Pasaremos por alto a los donjuanes, cazadores –con su variante de caza del zorro–, deportistas, jugadores de cartas, de parchís y dominó. Se podrían añadir los jugadores de ping pong y futbolín –son igual de plomos–. Si bien estos últimos tienen el atenuante de la originalidad.

Como pelmas de más calado nos centraremos en los que escriben algo. Los “que escriben algo” se creen parecidos al centro del mundo; todos han de leer su libro y pasar antes por la rutina de comprarlo, acudir a la presentación, leerlo e incluso comentar la obra con los halagos de rigor. Por eso los que escriben tienen tan pocos amigos.

Baremo más alto en impertinencia alcanzan los autoproclamados poetas. Estos son peligrosos; si bajas la guardia te envuelven en una encerrona con estrofas que para nada habías calculado el soportar. La solución para quitárselos de encima es algo dura, pero conviene aplicarla a rajatabla: disculpe usted, señor poeta, pero debido a mi atolondramiento no dispongo de la suficiente atención para saborear su lírica. Cuando yo tenga el adecuado ánimo, le aviso. O mejor aún, puede declamar sus versos en mi funeral, que lo mismo que Zorrilla en el entierro de Larra, alcanzará usted reputación, seguro. Siempre y cuando mis allegados no decidan tirar mis restos por un barranco, claro.

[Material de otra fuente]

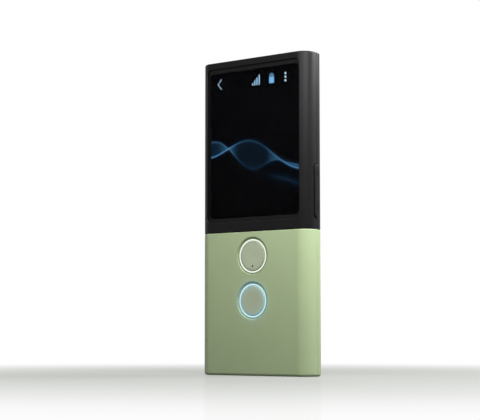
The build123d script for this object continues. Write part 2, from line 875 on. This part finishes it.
def make_usb_shell():
    """Metal shell of the USB socket, open at the bottom."""
    top = usb_mouth_inset + usb_length
    return usb_block(0, usb_mouth_inset, top) - usb_block(usb_sheet, usb_mouth_inset, top)


def make_usb_tongue():
    """Contact tongue on its back block inside the shell."""
    top = usb_mouth_inset + usb_length
    block = usb_block(usb_sheet, top - usb_back_thickness, top)
    low = top - usb_back_thickness - usb_tongue_length
    centre = low + usb_tongue_length / 2
    tongue = Pos(0, usb_middle, centre) * Box(usb_tongue_width, usb_tongue_thickness, usb_tongue_length)
    return block + tongue


def make_vibration_motor():
    """Coin motor on the USB board."""
    return disc(motor_radius, usb_board_back, usb_board_back + motor_thickness, motor_side, motor_height)


# ---- All nodes -----------------------------------------------------------
def all_nodes():
    """Every sub-part by its node name."""
    processor = (processor_can_width, processor_can_height, processor_can_side, processor_can_centre)
    radio = (radio_can_width, radio_can_height, radio_can_side, radio_can_centre)
    volume_board = (1, volume_length, key_switch_outside, volume_height)
    power_board = (-1, power_length, power_switch_outside, power_height)
    return {
        "front_upper_bezel": make_front_upper_bezel(),
        "front_lower_cover": make_front_lower_cover(),
        "back_upper_cover": make_back_upper_cover(),
        "back_lower_cover": make_back_lower_cover(),
        "screen_glass": make_screen_glass(),
        "display_gasket": make_display_gasket(),
        "display_panel": make_display_panel(),
        "display_backlight": make_backlight(),
        "display_flex": make_display_flex(),
        "mid_frame": make_mid_frame(),
        "frame_screws": make_frame_screws(),
        "button_board": make_button_board(),
        "upper_light_ring": make_light_ring(upper_button_height),
        "lower_light_ring": make_light_ring(lower_button_height),
        "upper_button_cap": make_upper_button_cap(),
        "lower_button_cap": make_button_cap(lower_button_height),
        "upper_button_dome": make_button_dome(upper_button_height),
        "lower_button_dome": make_button_dome(lower_button_height),
        "upper_ring_leds": make_ring_leds(upper_button_height),
        "lower_ring_leds": make_ring_leds(lower_button_height),
        "talk_microphone": make_talk_microphone(),
        "volume_rocker": make_volume_rocker(),
        "volume_switch_board": key_board(*volume_board),
        "volume_switches": make_volume_switches(),
        "power_key": make_power_key(),
        "power_switch_board": key_board(*power_board),
        "power_switch": key_switch(-1, power_switch_outside, power_height),
        "main_board": make_main_board(),
        "main_board_screws": make_main_board_screws(),
        "processor_can": make_can(*processor),
        "processor_chip": make_chip(*processor),
        "radio_can": make_can(*radio),
        "radio_chip": make_chip(*radio),
        "antenna": make_antenna(),
        "board_flex": make_board_flex(),
        "battery": make_battery(),
        "battery_adhesive": make_battery_adhesive(),
        "speaker_driver": make_speaker_driver(),
        "speaker_gasket": make_speaker_gasket(),
        "speaker_mesh": make_speaker_mesh(),
        "camera_module": make_camera_module(),
        "camera_lens": make_camera_lens(),
        "camera_window": make_lens_window(camera_window_radius, camera_side, camera_height),
        "flash_holder": make_flash_holder(),
        "flash_led": make_flash_led(),
        "flash_window": make_lens_window(flash_window_radius, flash_side, flash_height),
        "usb_board": make_usb_board(),
        "usb_shell": make_usb_shell(),
        "usb_tongue": make_usb_tongue(),
        "vibration_motor": make_vibration_motor(),
        "lanyard_pin": lanyard_bar(lanyard_pin_radius, lanyard_pin_grip),
    }


os.makedirs("parts", exist_ok=True)
for node, solid in all_nodes().items():
    export_step(solid, f"parts/{node}.step")
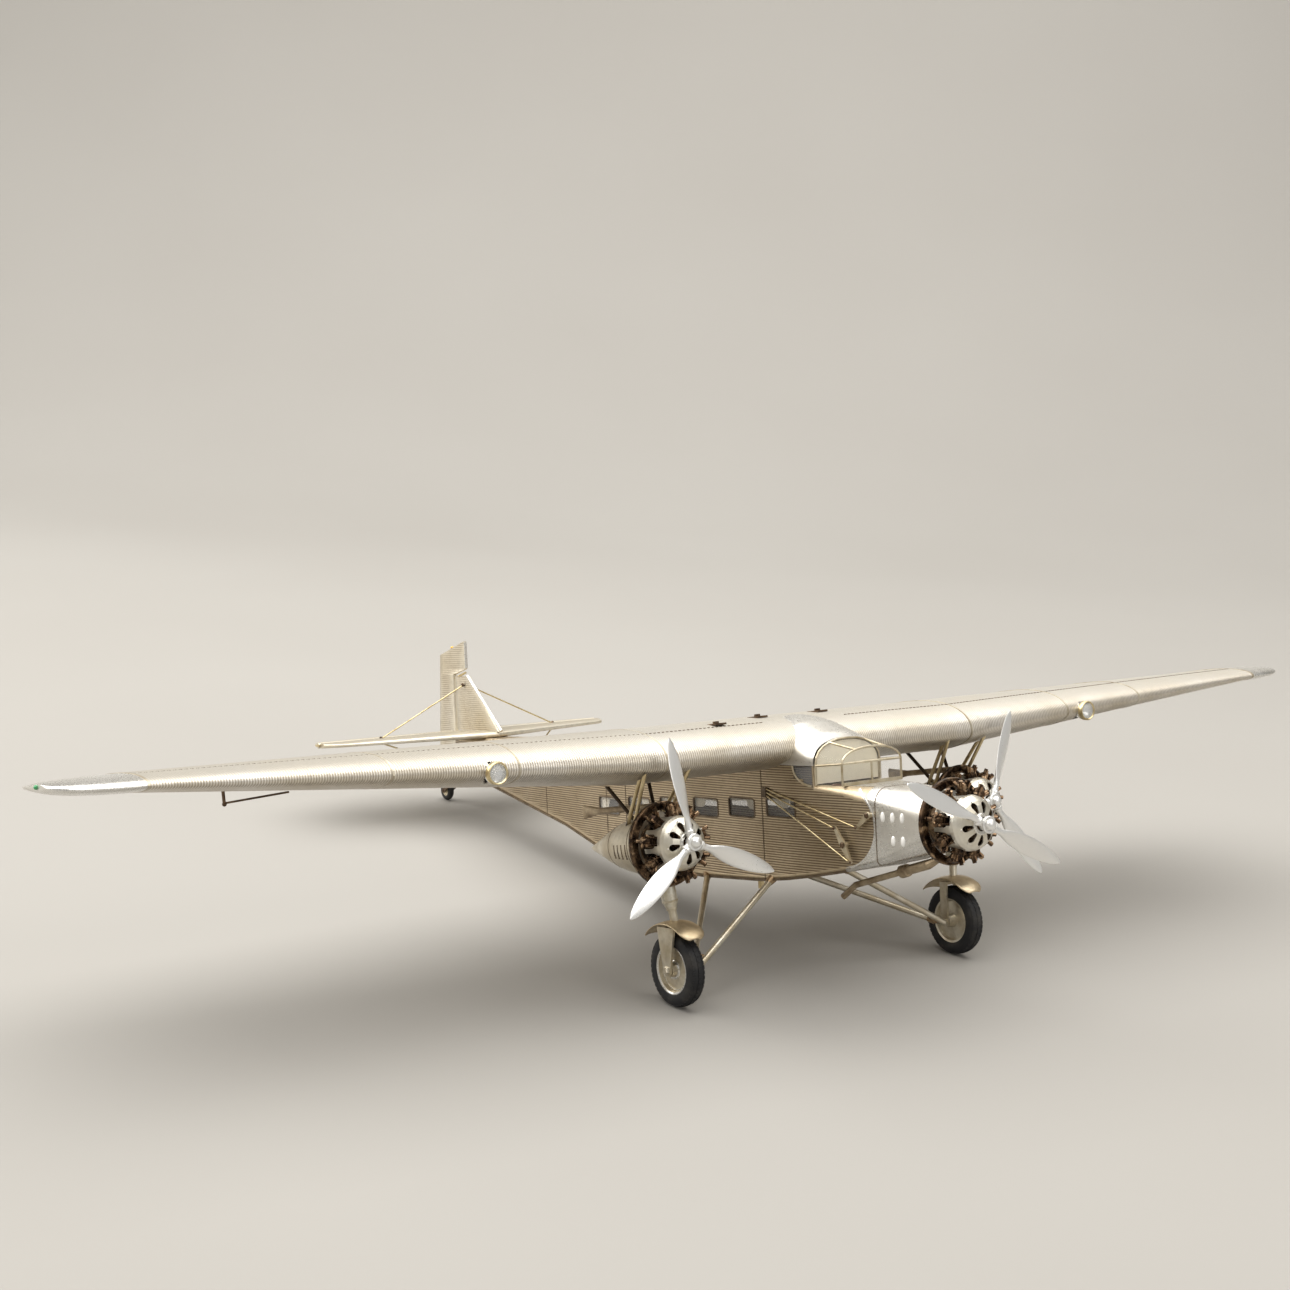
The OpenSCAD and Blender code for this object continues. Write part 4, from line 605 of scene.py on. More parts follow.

Otros pelmazos de peso son los que se proclaman historiadores. Para ser historiador, lo que se llama historiador, se debe ser libre, independiente, de gran temple de carácter, sin esperar ni temer nada. Además tener gran conocimiento de los asuntos y una claridad perfecta de expresión. Es decir, de estos hay pocos. Algunos de estos cronistas, no pasan de ser, además de pelmas, unos panfletistas dedicados a repetir como cacatúas las consignas aprendidas sin criterio propio.

Por supuesto que hay más variedad de cargantes, pero como muestreo vale. En cualquier caso este escrito es como un aviso a navegantes para saber por dónde vienen los tiros. Y salir pitando, claro.